**THE PROBLEM**
Copy out all the entries exactly.

**Items listed in a dataset**
======
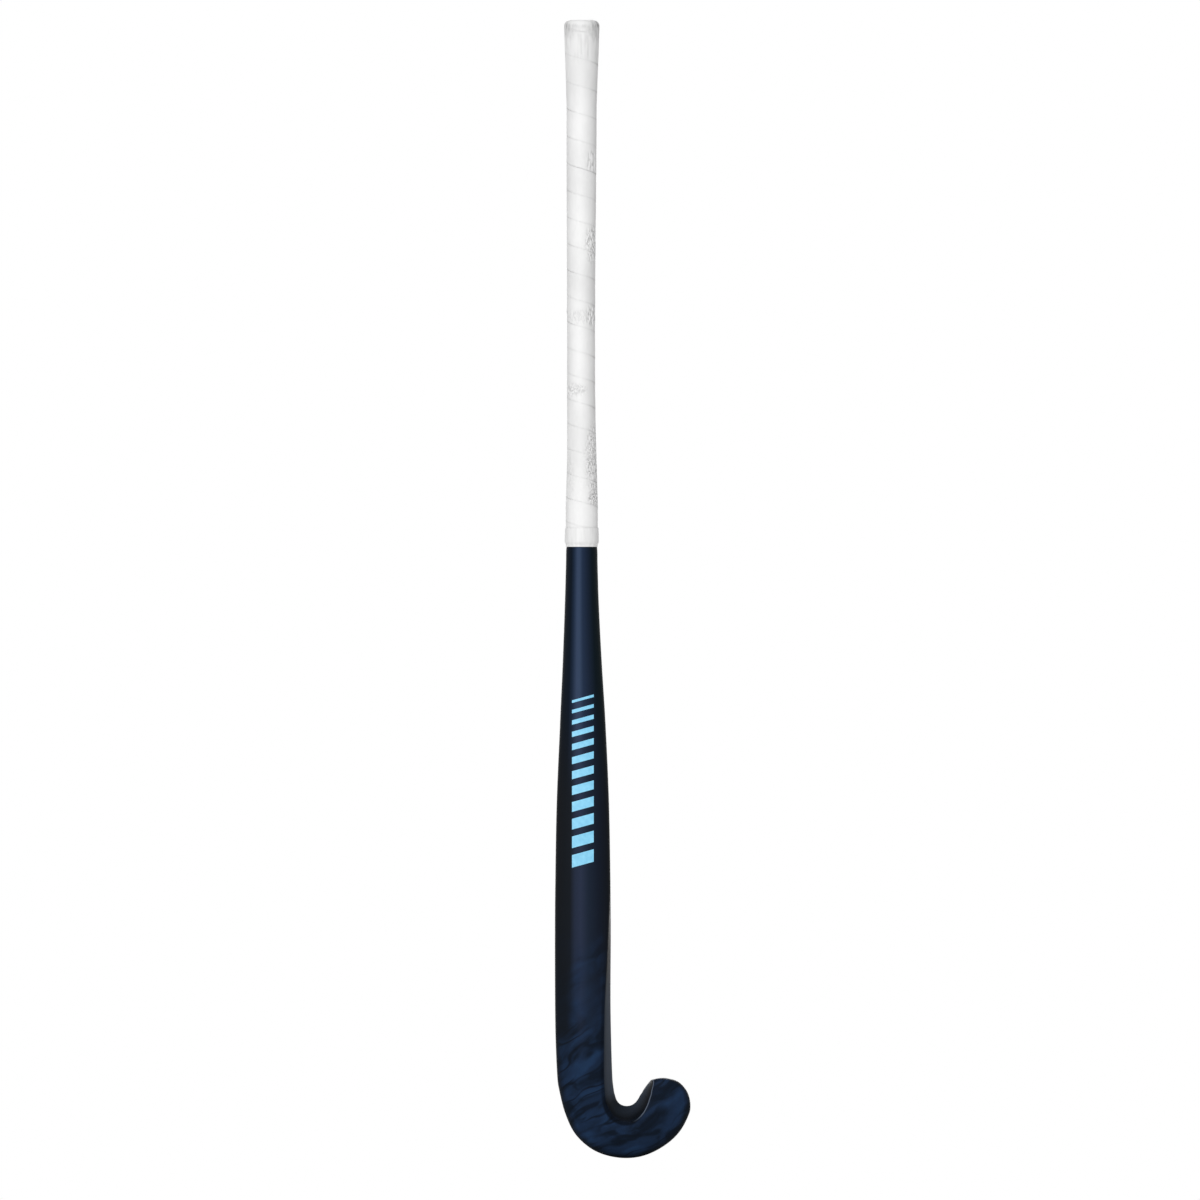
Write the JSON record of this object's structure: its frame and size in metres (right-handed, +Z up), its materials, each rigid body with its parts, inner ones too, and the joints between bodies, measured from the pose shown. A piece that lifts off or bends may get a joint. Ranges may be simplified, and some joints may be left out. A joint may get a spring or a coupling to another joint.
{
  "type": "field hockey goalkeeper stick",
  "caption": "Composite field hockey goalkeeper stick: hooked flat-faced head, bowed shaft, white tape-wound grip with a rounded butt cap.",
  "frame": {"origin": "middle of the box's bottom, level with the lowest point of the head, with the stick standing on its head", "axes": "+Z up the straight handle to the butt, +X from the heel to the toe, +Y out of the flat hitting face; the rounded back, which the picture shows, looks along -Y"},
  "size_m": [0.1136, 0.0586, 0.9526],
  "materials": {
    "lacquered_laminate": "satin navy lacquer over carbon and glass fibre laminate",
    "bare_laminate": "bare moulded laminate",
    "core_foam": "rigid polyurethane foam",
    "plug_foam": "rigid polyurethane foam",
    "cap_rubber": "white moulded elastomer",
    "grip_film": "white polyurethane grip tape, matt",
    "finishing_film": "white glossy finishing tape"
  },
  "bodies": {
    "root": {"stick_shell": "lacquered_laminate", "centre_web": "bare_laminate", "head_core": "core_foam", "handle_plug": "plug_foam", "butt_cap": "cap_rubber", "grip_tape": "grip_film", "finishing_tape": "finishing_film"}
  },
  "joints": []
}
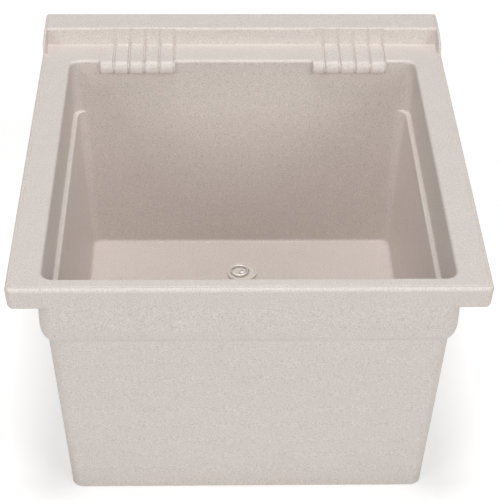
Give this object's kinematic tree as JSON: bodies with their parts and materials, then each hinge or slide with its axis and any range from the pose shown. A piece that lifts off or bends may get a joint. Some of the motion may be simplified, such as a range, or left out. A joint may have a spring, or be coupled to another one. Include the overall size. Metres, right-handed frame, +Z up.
======
**THE RESPONSE**
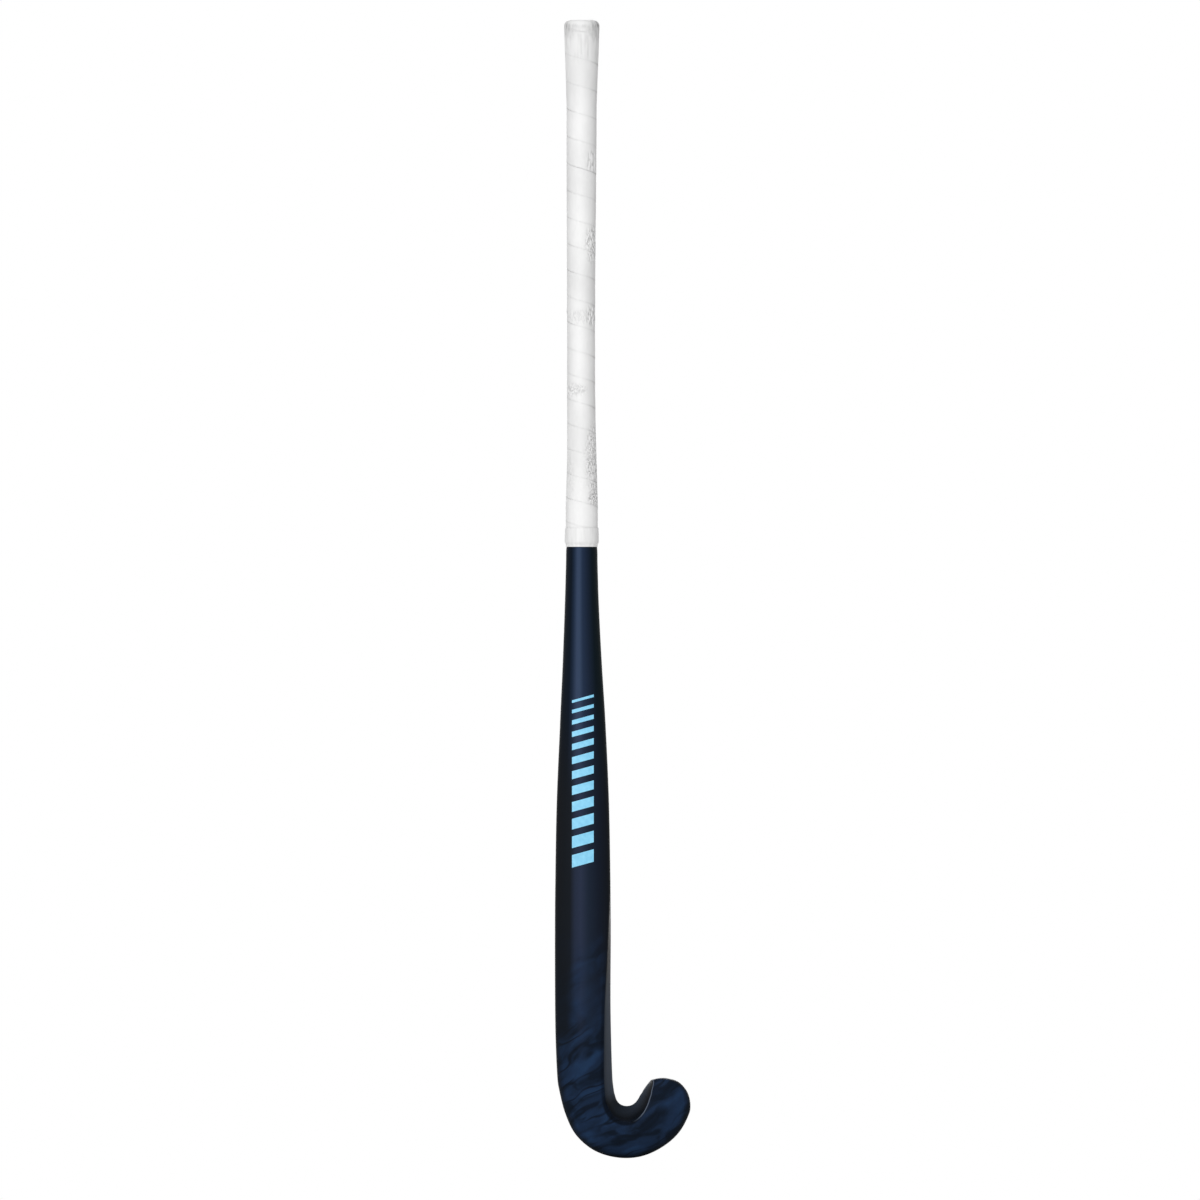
Write the JSON record of this object's structure: its frame and size in metres (right-handed, +Z up), its materials, each rigid body with its parts, inner ones too, and the joints between bodies, measured from the pose shown. A piece that lifts off or bends may get a joint. Ranges may be simplified, and some joints may be left out. A joint may get a spring or a coupling to another joint.
{
  "type": "field hockey goalkeeper stick",
  "caption": "Composite field hockey goalkeeper stick: hooked flat-faced head, bowed shaft, white tape-wound grip with a rounded butt cap.",
  "frame": {"origin": "middle of the box's bottom, level with the lowest point of the head, with the stick standing on its head", "axes": "+Z up the straight handle to the butt, +X from the heel to the toe, +Y out of the flat hitting face; the rounded back, which the picture shows, looks along -Y"},
  "size_m": [0.1136, 0.0586, 0.9526],
  "materials": {
    "lacquered_laminate": "satin navy lacquer over carbon and glass fibre laminate",
    "bare_laminate": "bare moulded laminate",
    "core_foam": "rigid polyurethane foam",
    "plug_foam": "rigid polyurethane foam",
    "cap_rubber": "white moulded elastomer",
    "grip_film": "white polyurethane grip tape, matt",
    "finishing_film": "white glossy finishing tape"
  },
  "bodies": {
    "root": {"stick_shell": "lacquered_laminate", "centre_web": "bare_laminate", "head_core": "core_foam", "handle_plug": "plug_foam", "butt_cap": "cap_rubber", "grip_tape": "grip_film", "finishing_tape": "finishing_film"}
  },
  "joints": []
}
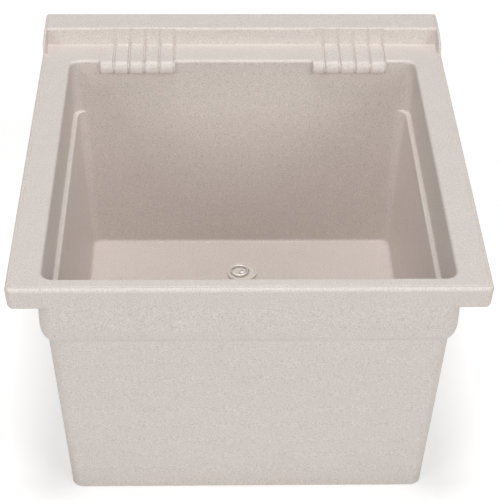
Give this object's kinematic tree as JSON: bodies with their parts and materials, then each hinge or slide with its axis and any range from the pose shown. A piece that lifts off or bends may get a joint. Some of the motion may be simplified, such as a range, or left out. A joint may have a spring, or be coupled to another one. Include the overall size. Metres, right-handed frame, +Z up.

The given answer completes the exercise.